Water leaks are a serious risk in data centres, especially those with raised floors or overhead cooling pipes. Install leak detection rope sensors under the raised floor and around CRAC units. A slow leak that goes undetected can cause catastrophic damage to equipment and cabling.

Frequently Asked Questions

In theory, a 42U rack can hold 42 x 1U servers. In practice, you will use some space for patch panels (1U to 2U), network switches (1U to 2U), a UPS (2U to 6U), cable management panels, and blanking panels. A realistic number is typically 25 to 35 x 1U servers, or fewer if using 2U or 4U form factors. Always leave some spare capacity for future growth.

Standard 19-inch rack-mount equipment fits in both widths.

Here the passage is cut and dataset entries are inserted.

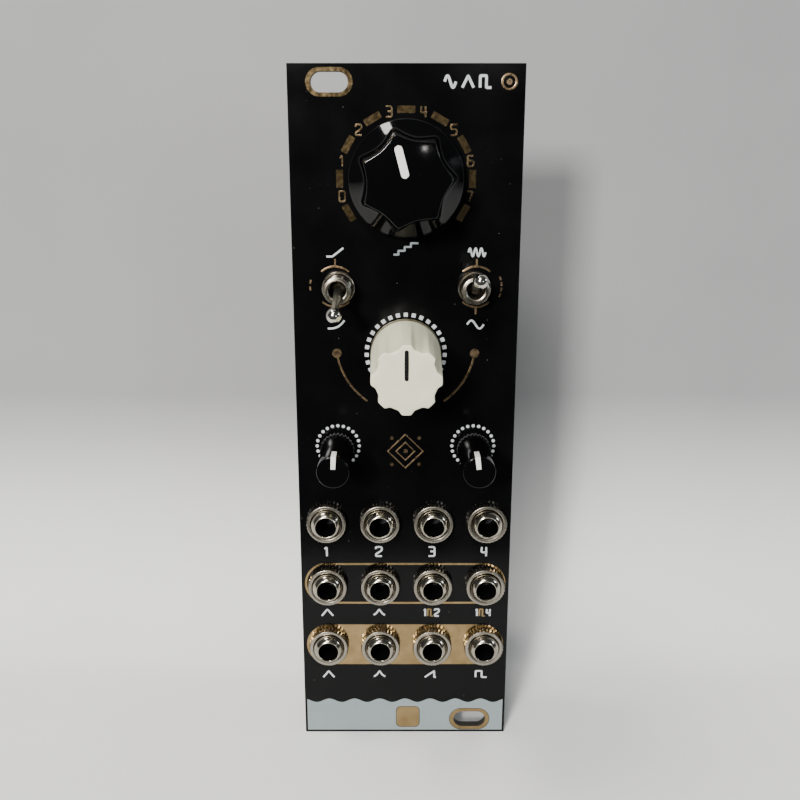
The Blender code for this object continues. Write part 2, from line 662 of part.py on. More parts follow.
def tune_knob_shape():
    rim_top = TUNE_KNOB_FOOT + TUNE_KNOB_FOOT_RIM
    bevel_foot = TUNE_KNOB_TOP - TUNE_KNOB_BEVEL
    taper = (TUNE_KNOB_FOOT_RADIUS - TUNE_KNOB_TOP_RADIUS) / (TUNE_KNOB_TOP - TUNE_KNOB_FOOT)
    middle = (rim_top + bevel_foot) / 2
    middle_radius = TUNE_KNOB_FOOT_RADIUS - taper * (middle - TUNE_KNOB_FOOT)
    body = lofted(
        [
            (TUNE_KNOB_FOOT, lobed(TUNE_KNOB_FOOT_RADIUS, 0)),
            (rim_top, lobed(TUNE_KNOB_FOOT_RADIUS - taper * TUNE_KNOB_FOOT_RIM, 0)),
            (middle, lobed(middle_radius, TUNE_KNOB_SCALLOP_DEPTH / 2)),
            (bevel_foot, lobed(TUNE_KNOB_TOP_RADIUS, TUNE_KNOB_SCALLOP_DEPTH)),
            (TUNE_KNOB_TOP, lobed(TUNE_KNOB_TOP_RADIUS - TUNE_KNOB_BEVEL, TUNE_KNOB_SCALLOP_DEPTH)),
        ]
    )
    recess = rod(TUNE_KNOB_RECESS_RADIUS, TUNE_KNOB_FOOT - OVERRUN, TUNE_KNOB_RECESS_TOP, ROUND_SIDES)
    bore = TUNE_SHAFT_RADIUS + RUNNING_GAP
    socket = rod(bore, TUNE_KNOB_RECESS_TOP - OVERRUN, TUNE_SHAFT_PROUD + SEAT_GAP, ROUND_SIDES)
    tip = TUNE_KNOB_TOP_RADIUS - TUNE_POINTER_FROM_EDGE
    groove = block(
        (-TUNE_POINTER_WIDTH / 2, TUNE_KNOB_TOP - TUNE_POINTER_DEPTH, tip - TUNE_POINTER_LENGTH),
        (TUNE_POINTER_WIDTH / 2, TUNE_KNOB_TOP + OVERRUN, tip),
    )
    return cut(cut(body, recess, groove), socket)


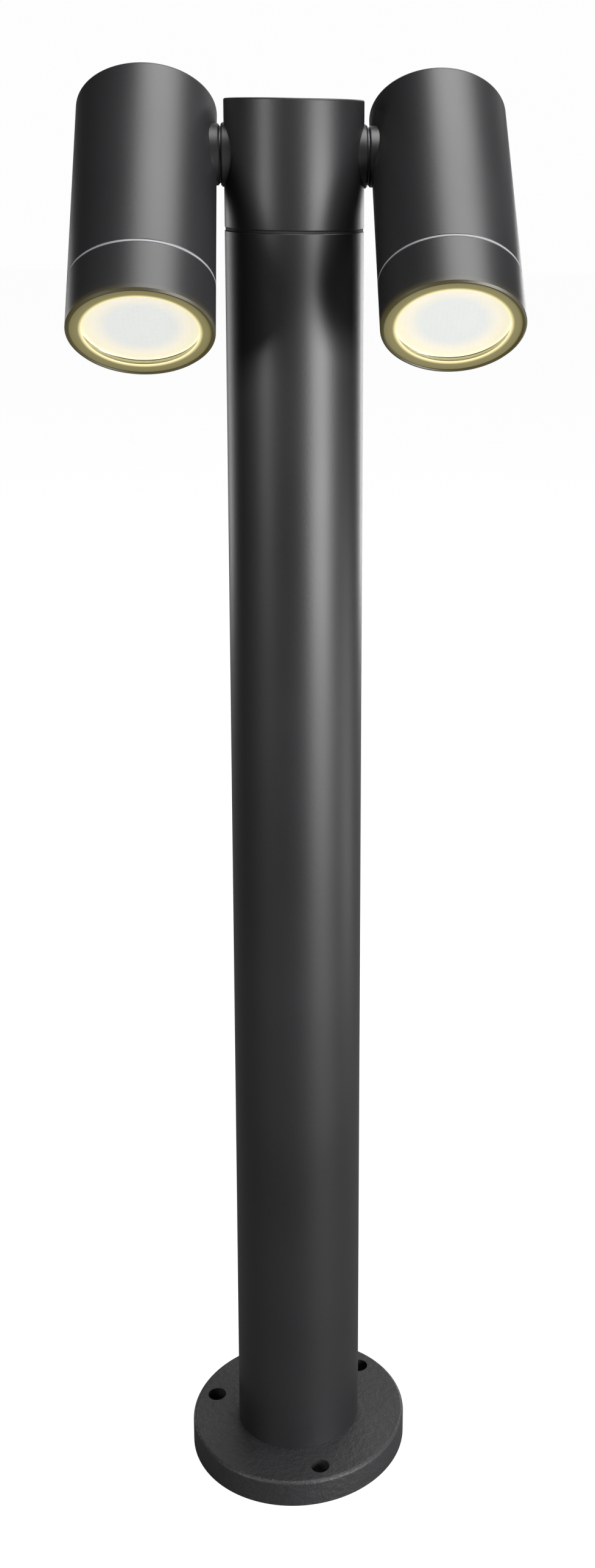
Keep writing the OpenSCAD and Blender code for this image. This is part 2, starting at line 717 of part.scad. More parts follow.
// Reflector lamp: a base between the pins, a flaring ribbed body and a rim around the lens
module lamp_body(side) {
  flare_z = lamp_back_z + 9;
  rim_z = lamp_front_z - lamp_rim_h;
  fin_h = rim_z - flare_z;
  color([0.92, 0.92, 0.92]) head_frame(side) difference() {
    union() {
      rotate_extrude() polygon([
        [0, lamp_back_z], [lamp_neck_r, lamp_back_z], [lamp_neck_r, flare_z],
        [lamp_neck_r + 3, flare_z + 4], [lamp_r - 4, rim_z - 3], [lamp_r - 2, rim_z], [lamp_r, rim_z],
        [lamp_r, lamp_front_z - 0.6], [lamp_r - 0.6, lamp_front_z], [0, lamp_front_z]]);
      for (i = [0:11]) rotate(30 * i) translate([0, 0.5, flare_z]) rotate([90, 0, 0]) linear_extrude(1)
        polygon([[lamp_neck_r - 1, 0], [lamp_neck_r + 2.2, 1], [lamp_r - 0.6, fin_h - 4],
          [lamp_r - 0.6, fin_h + 1], [lamp_neck_r - 1, fin_h + 1]]);
    }
    translate([0, 0, lamp_front_z - lens_h - touch]) cylinder(r = lens_r + touch, h = lens_h + cut);
    for (s = [-1, 1]) translate([s * pin_pitch / 2, 0, lamp_back_z - cut])
      cylinder(r = pin_r + thread_gap, h = 3 + cut);
  }
}

module lamp_lens(side) {
  color([0.95, 0.94, 0.9]) head_frame(side) translate([0, 0, lamp_front_z - lens_h])
    cylinder(r = lens_r, h = lens_h - touch);
}

module lamp_pins(side) {
  color([0.78, 0.6, 0.28]) head_frame(side) for (s = [-1, 1])
    translate([s * pin_pitch / 2, 0, lamp_back_z - pin_l]) {
    cylinder(r = pin_head_r, h = 2);
    cylinder(r = pin_r, h = pin_l + 2.8);
  }
}

// The lead from the middle of the swivel bore to the back of the ceramic holder
module head_lead(side) {
  a = [lead_split - head_x, 0, 0];
  b = [-head_pad + nut_h + 2.5, 0, 0];
  c = [0, 0, holder_back_z - touch];
  bend = curve(b, b + [9, 0, 0], c + [0, 0, lead_pull * b[0]], c, 22);
  color([0.85, 0.84, 0.8]) head_frame(side) tube_along(concat([a], bend), lead_r, 10);
}

// ---------------------------------------------------------------- nodes

base_flange();
base_sleeve();
sleeve_screws();
cable_grommet();
post_tube();
set_screws(base_set_z);  // base_set_screws
seam_gasket();
top_collar();
set_screws(collar_set_z);  // collar_set_screws
terminal_bracket();
bracket_screws();
terminal_block();
terminal_clamps();
earth_screw();
live_wires();
neutral_wires();
earth_wires();
collar_lead(LEFT);  // left_collar_lead
boss_seal(LEFT);  // left_boss_seal
friction_washer(LEFT);  // left_friction_washer
wave_washer(LEFT);  // left_wave_washer
collar_lead(RIGHT);  // right_collar_lead
boss_seal(RIGHT);  // right_boss_seal
friction_washer(RIGHT);  // right_friction_washer
wave_washer(RIGHT);  // right_wave_washer
head_housing(LEFT);  // left_head_housing
swivel_stud(LEFT);  // left_swivel_stud
swivel_nuts(LEFT);  // left_swivel_nuts
stop_washer(LEFT);  // left_stop_washer
ring_seal(LEFT);  // left_ring_seal
lamp_holder(LEFT);  // left_lamp_holder
holder_bracket(LEFT);  // left_holder_bracket
holder_screws(LEFT);  // left_holder_screws
foot_screws(LEFT);  // left_foot_screws
lamp_body(LEFT);  // left_lamp_body
lamp_lens(LEFT);  // left_lamp_lens
lamp_pins(LEFT);  // left_lamp_pins
head_lead(LEFT);  // left_head_lead
front_glass(LEFT);  // left_front_glass
glass_gasket(LEFT);  // left_glass_gasket
front_ring(LEFT);  // left_front_ring
head_housing(RIGHT);  // right_head_housing
swivel_stud(RIGHT);  // right_swivel_stud
swivel_nuts(RIGHT);  // right_swivel_nuts
stop_washer(RIGHT);  // right_stop_washer
ring_seal(RIGHT);  // right_ring_seal
lamp_holder(RIGHT);  // right_lamp_holder
holder_bracket(RIGHT);  // right_holder_bracket
holder_screws(RIGHT);  // right_holder_screws
foot_screws(RIGHT);  // right_foot_screws
lamp_body(RIGHT);  // right_lamp_body
lamp_lens(RIGHT);  // right_lamp_lens
lamp_pins(RIGHT);  // right_lamp_pins
head_lead(RIGHT);  // right_head_lead
front_glass(RIGHT);  // right_front_glass
glass_gasket(RIGHT);  // right_glass_gasket
front_ring(RIGHT);  // right_front_ring
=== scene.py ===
"""Twin-spot garden post light: looks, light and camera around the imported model.

Every length is in metres, in the model's own frame: +Z runs up the post, the heads shine towards -Y and the
swivel axis runs along X. Each class below is one sub-assembly of the light.
"""
import json
import logging
import math
from collections.abc import Sequence
from dataclasses import dataclass, field
from enum import Enum

import bmesh
import bpy
import numpy as np
from mathutils import Matrix, Vector


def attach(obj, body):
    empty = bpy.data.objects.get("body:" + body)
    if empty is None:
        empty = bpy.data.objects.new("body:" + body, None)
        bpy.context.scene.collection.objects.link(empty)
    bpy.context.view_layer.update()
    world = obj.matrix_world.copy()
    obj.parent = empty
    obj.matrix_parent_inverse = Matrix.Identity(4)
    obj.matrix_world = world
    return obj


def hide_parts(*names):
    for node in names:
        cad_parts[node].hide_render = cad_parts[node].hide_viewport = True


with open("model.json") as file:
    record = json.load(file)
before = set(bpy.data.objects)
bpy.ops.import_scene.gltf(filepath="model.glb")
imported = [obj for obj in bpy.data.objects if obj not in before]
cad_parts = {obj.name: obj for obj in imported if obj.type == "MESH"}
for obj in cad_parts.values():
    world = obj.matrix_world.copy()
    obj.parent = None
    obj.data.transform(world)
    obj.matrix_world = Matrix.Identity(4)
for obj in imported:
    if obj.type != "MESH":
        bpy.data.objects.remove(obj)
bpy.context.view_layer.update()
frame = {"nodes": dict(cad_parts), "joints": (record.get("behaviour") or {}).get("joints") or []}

logging.basicConfig(level=logging.INFO, format="%(name)s: %(message)s")
LOG = logging.getLogger("post_light")
RIGHTWARD = np.array([1.0, 0.0, 0.0])
Colour = tuple[float, float, float]
BARE_ALUMINIUM: Colour = (0.60, 0.61, 0.63)
# The noise behind a coat's tone seldom leaves this range.
TONE_LOW, TONE_HIGH = 0.3, 0.7


class Side(Enum):
    """Which side of the post a head is on, seen from the front."""

    LEFT = "left"
    RIGHT = "right"

    @property
    def sign(self) -> float:
        """-1 on the left and +1 on the right."""
        return -1.0 if self is Side.LEFT else 1.0

    def node(self, part: str) -> str:
        """The CAD node of that part on this side."""
        return f"{self.value}_{part}"


# ---------------------------------------------------------------- surfaces


@dataclass(frozen=True)
class Axis:
    """A straight axis with two directions across it.

    Attributes:
        origin: A point on the axis.
        along: Unit direction of the axis.
        across: Unit direction across the axis, from which angles are counted.
    """

    origin: np.ndarray
    along: np.ndarray
    across: np.ndarray = field(default_factory=lambda: RIGHTWARD)

    @property
    def third(self) -> np.ndarray:
        """The direction that completes a right-handed set."""
        return np.cross(self.along, self.across)

    def place(self, radius: np.ndarray, angle: np.ndarray, height: np.ndarray) -> np.ndarray:
        """Points at origin + radius (cos angle, sin angle) across the axis + height along it.

        Args:
            radius: Distances from the axis.
            angle: Angles round the axis, in radians.
            height: Distances along the axis.

        Returns:
            An array of points whose last dimension is 3.
        """
        radius, angle, height = np.broadcast_arrays(radius, angle, height)
        return (self.origin + (radius * np.cos(angle))[..., None] * self.across
                + (radius * np.sin(angle))[..., None] * self.third + height[..., None] * self.along)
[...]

The extra width in 800 mm racks provides more space for vertical cable management on either side of the equipment. If you anticipate high cabling density (many network connections per rack), 800 mm racks are a worthwhile investment. For lighter cabling requirements, 600 mm racks save floor space.

ASHRAE recommends an inlet air temperature of 18 to 27 degrees Celsius for most IT equipment. Many organisations target 22 to 24 degrees Celsius as a practical sweet spot that balances equipment reliability with cooling energy costs. Running the room cooler than necessary wastes energy without providing a significant reliability benefit.

For production environments, yes. Redundant power feeds ensure that if one power source (or PDU) fails, the equipment continues running on the second feed. Most enterprise servers and network equipment have dual power supplies for this reason. Connect each power supply to a different PDU on a different circuit for maximum resilience.